En fait, les comportements des parlementaires devraient en principe être une référence pour les citoyens. "L’exemplarité et la transparence constituent les objectifs ultimes de ce code portant les prémisses d’une réponse pertinente qui vise à faire face de manière structurelle aux agissements susceptibles de fragiliser la confiance des citoyens dans leurs représentants, tout en contribuant à valoriser l’action parlementaire", a-t-il expliqué.
En troisième lieu, la codification des règles déontologiques propres aux parlementaires permettrait de consolider la confiance du citoyen dans l’institution parlementaire qui a "souffert de réactions de méfiance manifestées à maintes reprises par les électeurs et les acteurs de la société civile", a-t-il estimé.
Ceci étant, les parlementaires ont donc besoin de la considération de leurs électeurs. La formalisation des règles déontologiques relatives à l’action des représentants de la nation relèverait de la logique selon laquelle tout acteur qui détient une parcelle du pouvoir public doit répondre des actes de son action, conformément au principe constitutionnel de la reddition des comptes.
"L’insertion de ces règles dans le règlement intérieur du Parlement jouerait un rôle symbolique et préventif.
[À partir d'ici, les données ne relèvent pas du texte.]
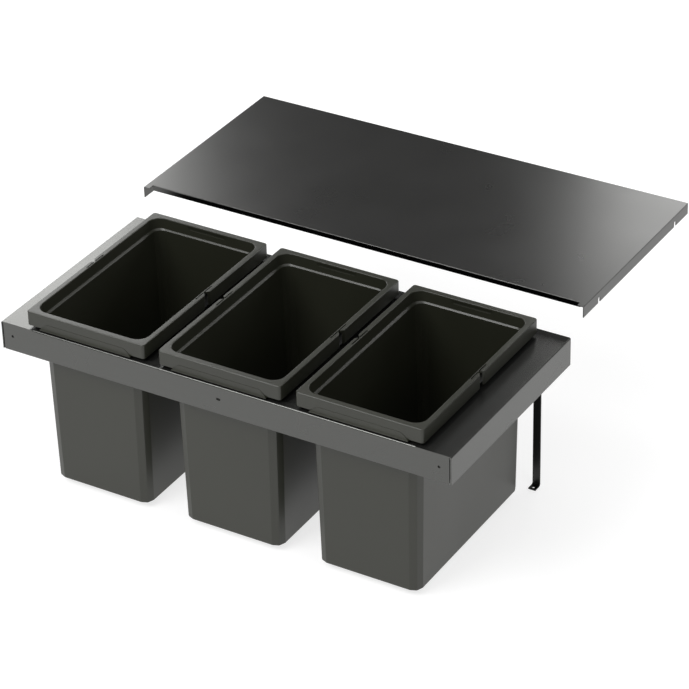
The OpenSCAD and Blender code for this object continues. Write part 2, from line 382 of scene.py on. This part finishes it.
def zincPlating(name):
    # bright zinc with fine turning marks and dull patches
    look = zincLook
    finish, tree, shader, coords = newFinish(name)
    marks = addNoise(tree, coords, *look["marks"])
    patches = addNoise(tree, coords, *look["patches"])
    addColour(tree, shader, patches, *look["patchRange"], look)
    addRoughness(tree, shader, patches, *look["patchRange"], look)
    shader.inputs["Metallic"].default_value = look["metallic"]
    addBump(tree, shader, (marks, *look["marksBump"]))
    return finish


frameFinish = coatedSteel("satin frame coat", coatLook["frame"])
coverFinish = coatedSteel("satin cover coat", coatLook["cover"])
# painted shade on the cover's front lip
paintLipShade(coverFinish)
shadedLegFinish = coatedSteel("leg coat darkened as painted shade", coatLook["leg"])
binFinish = mouldedPlastic("olive black plastic")
zincFinish = zincPlating("zinc plating")
finishOf = {
    "frame_steel": frameFinish,
    "cover_steel": coverFinish,
    "bin_plastic": binFinish,
    "zinc_steel": zincFinish,
}
for part in frame["record"]["subparts"]:
    setFinish(nodes[part["node"]], finishOf[part["material_slot"]])
# the legs get the darkened coat, painted shade, in place of the frame coat
for name in ("left_leg", "right_leg"):
    setFinish(nodes[name], shadedLegFinish)
print("finishes made")


# sizes in millimetres, heights given as depths below the rim
bins = {
    "height": 330.0,
    "wall": 2.5,
    "sideOverhang": 16.5,   # rim past the side walls, at the top
    "endOverhang": 13.0,    # rim past the front and back walls
    "sideDraft": 6.0,
    "endDraft": 4.0,
    "cornerSteps": 8,
    "wallRows": 6,          # how many rows at each end of the list have flats at their corners
    "flats": 2,             # flats at such a corner, and steps in their softening
    "facetRounding": 1.0,
    "smoothAngle": 32,
    # the flared support lips
    "lipTop": 16.0,
    "lipBottom": 28.4,
    "lipTopInset": 40.0,
    "lipBottomInset": 25.0,
    "lipSheet": 2.6,
    "lipRounding": 2.5,
    "lipEdge": (0.5, 2),    # rounding of its edges, as width and steps
    "lipBend": 24.2,
    # how far the lip's face reaches outward, between two depths
    "lipFlares": [(0.45, 15.0, 19.0), (0.9, 23.5, 25.0), (3.2, 25.2, 29.0)],
    # the rib behind each lip
    "ribTop": 22.0,
    "ribBottom": 32.0,
    "ribChamfer": 0.8,
    "ribInset": 8.0,        # how much shorter than the lip at each end
    "ribSpan": (3.6, 6.0),  # in from the rim's edge
    # the clip notches' outline, as insets from the rim's edge and half widths
    "clipOutline": [(6.2, 2.4), (4.6, 3.0), (2.8, 4.3), (1.3, 6.1), (0.3, 8.4), (-0.4, 9.6), (-4.0, 9.6)],
    "clipDepth": 31.0,
    "clipRise": 5.0,        # how far its cutter stands above the rim
    # the narrow slots beside the clip notches
    "pocketInset": 7.8,
    "pocketWidth": 2.1,
    "pocketStart": 1.0,
    "pocketLength": 25.0,
    "pocketDepth": 7.0,
    "pocketRise": 2.0,
    "pocketRounding": 0.5,
    # the finger grip in the rear collar
    "gripWidth": 78.0,
    "gripSlope": 4.0,
    "gripTop": 3.6,
    "gripBottom": 9.4,
    "gripStart": 18.0,
    "gripReach": 10.5,
    "gripRounding": 1.2,
}

low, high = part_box("middle_bin")
binWidth, binDepth = (high.x - low.x) / mm, (high.y - low.y) / mm
wall = bins["wall"]


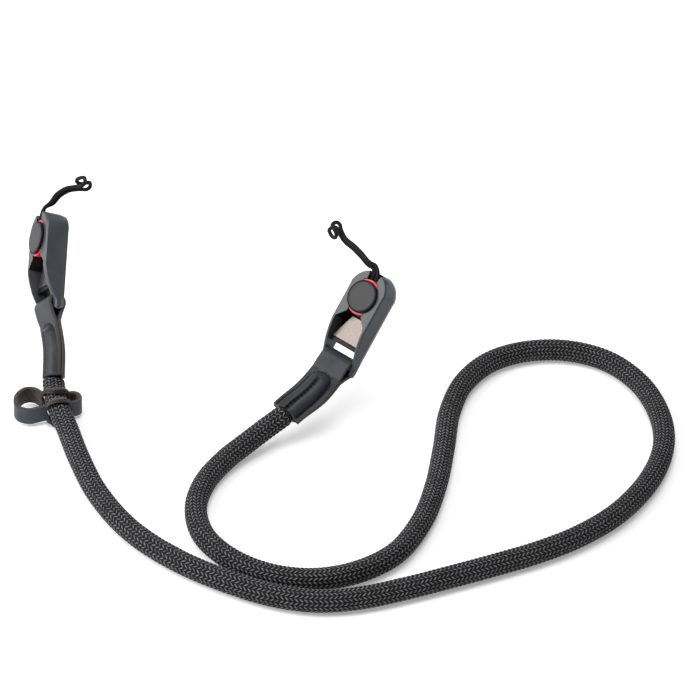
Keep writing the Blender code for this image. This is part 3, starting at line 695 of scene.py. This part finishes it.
def stitch_row(spacing, last):
    """Points every spacing along the U of a tab's stitches: up one side, over an arch and down the other."""
    arch = STITCH_TOP + STITCH_HALF
    angles = np.linspace(0.0, math.pi, 41)
    bow = np.stack([arch - STITCH_HALF * np.sin(angles) ** 0.8, STITCH_HALF * np.cos(angles)], axis=1)
    line = np.vstack([[last, STITCH_HALF], bow, [last, -STITCH_HALF]])
    lengths = run_length(line)
    places = np.arange(0.5 * spacing, lengths[-1], spacing)
    return np.stack([np.interp(places, lengths, line[:, k]) for k in range(2)], axis=1)


def tab_relief(along, across):
    """How deep a tab's outer face is pressed in and how dark the painted shade lies there, along its U of
    stitches and along the middle groove of its swell: each is a Gauss curve of the distance from its line."""
    row = stitch_row(0.4, TAB_LENGTH - 0.8)
    gap = np.full(np.broadcast(along, across).shape, 1e9)
    for place, side in row:
        gap = np.minimum(gap, np.hypot(along - place, across - side))
    seam = SEAM["depth"] * np.exp(-(gap / SEAM["width"]) ** 2)
    start = smooth((along - GROOVE["start"]) / GROOVE["run"])
    ripple = 1.0 + GROOVE["ripple"] * np.cos(2 * math.pi * along / GROOVE["wave"])
    groove = GROOVE["depth"] * start * ripple * np.exp(-(across / GROOVE["width"]) ** 2)
    return seam + groove, np.clip(seam + GROOVE["groove_shade"] * groove, 0.0, 1.0)


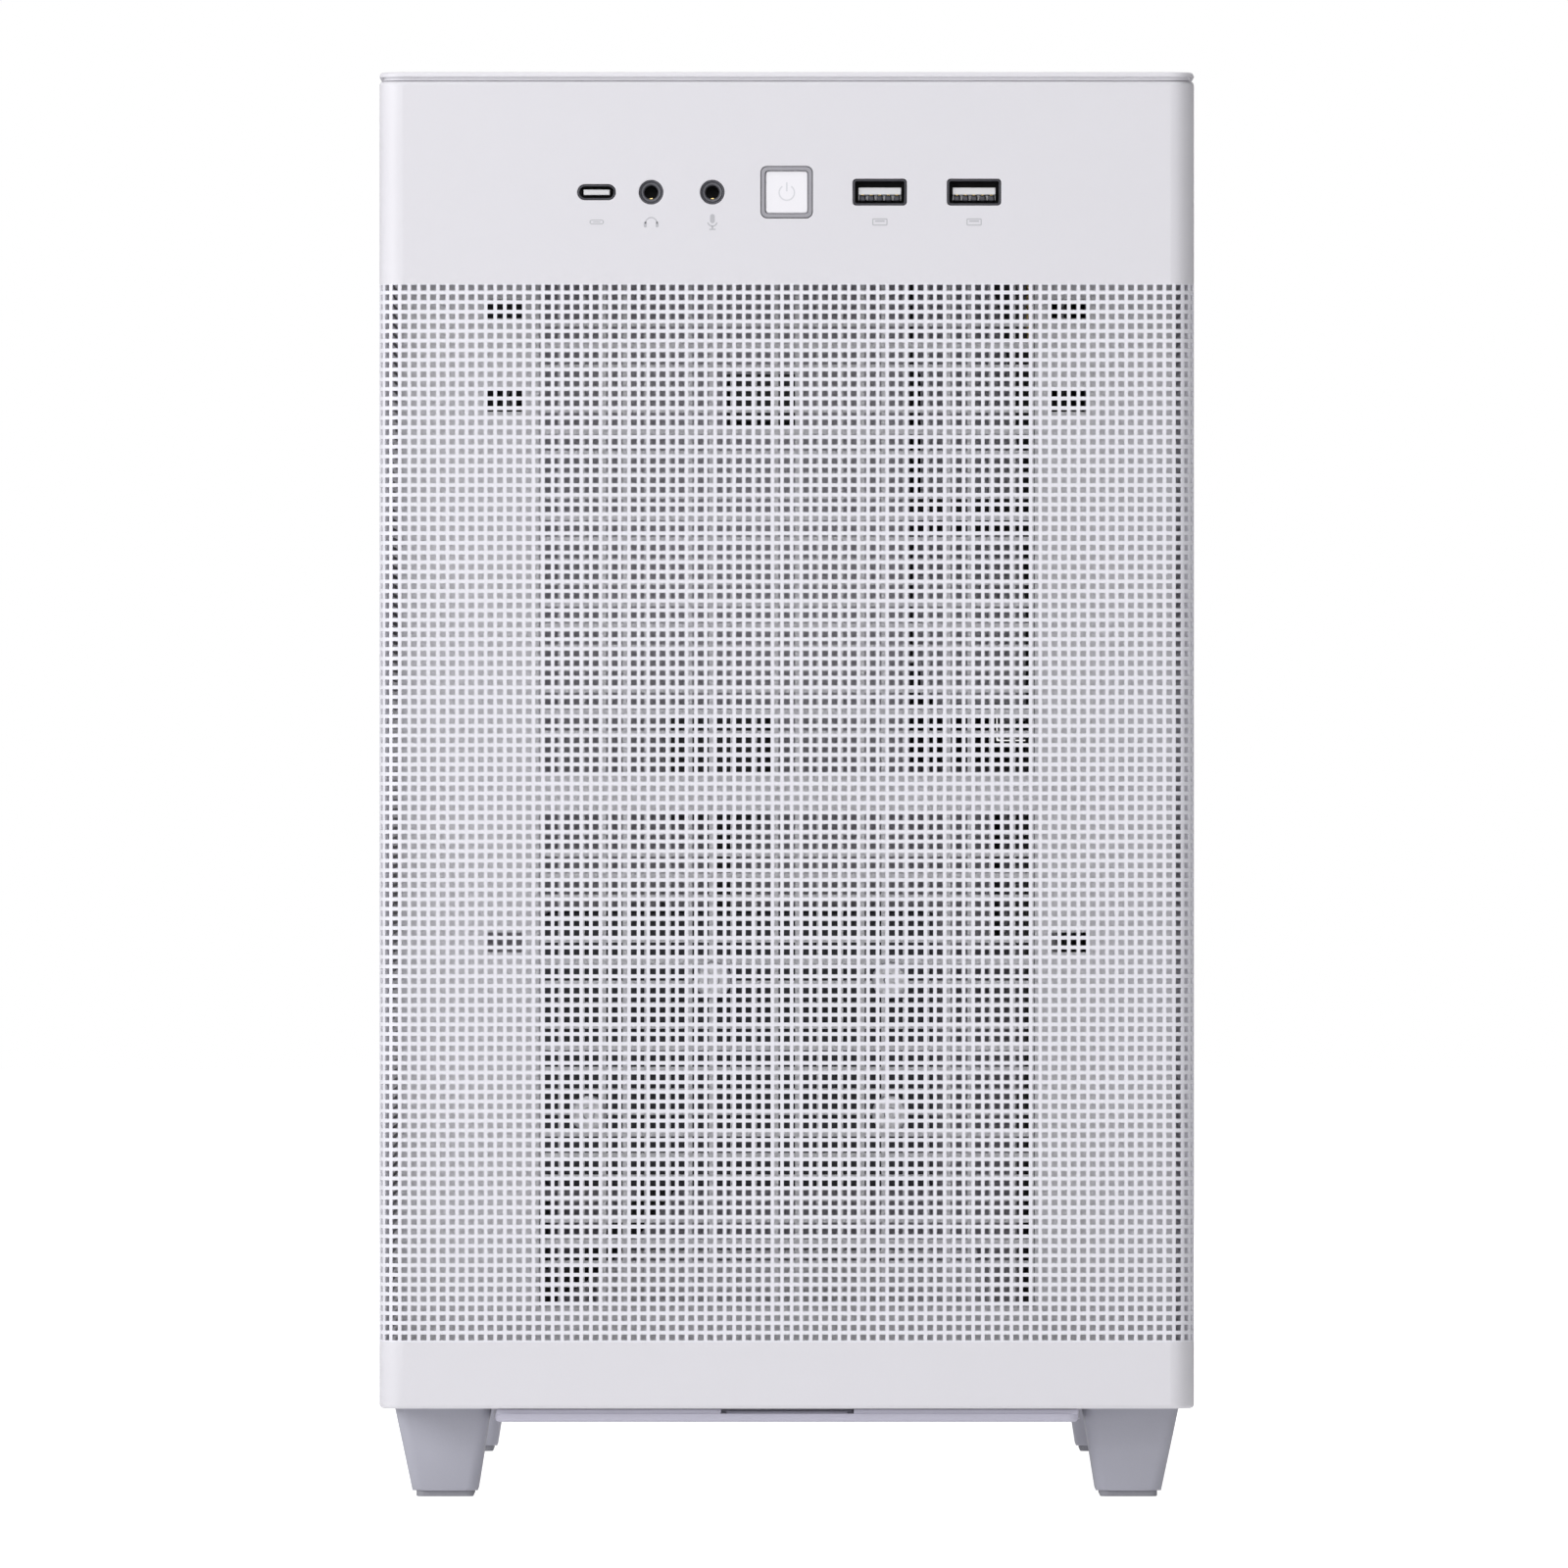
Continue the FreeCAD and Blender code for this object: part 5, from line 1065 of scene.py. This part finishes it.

Ceci est d’autant plus vrai que tous les acteurs qui agissent au nom de l’Etat sont soumis à des statuts qui prévoient les devoirs et obligations encadrant leurs fonctions", a plaidé El Yaagoubi.
Et de détailler qu’il est question d’un système de normes d’origines diverses qui ont été intégrées au règlement intérieur de la Chambre des représentants avec pour objectif de réguler la conduite personnelle des députés dans la perspective de favoriser une relation de confiance mutuelle entre les représentants et les représentés.
"Au-delà du caractère contraignant des règles devant constituer ce code, la dimension préventive favorisera l’installation d’un climat de confiance auprès du public", a-t-il dit.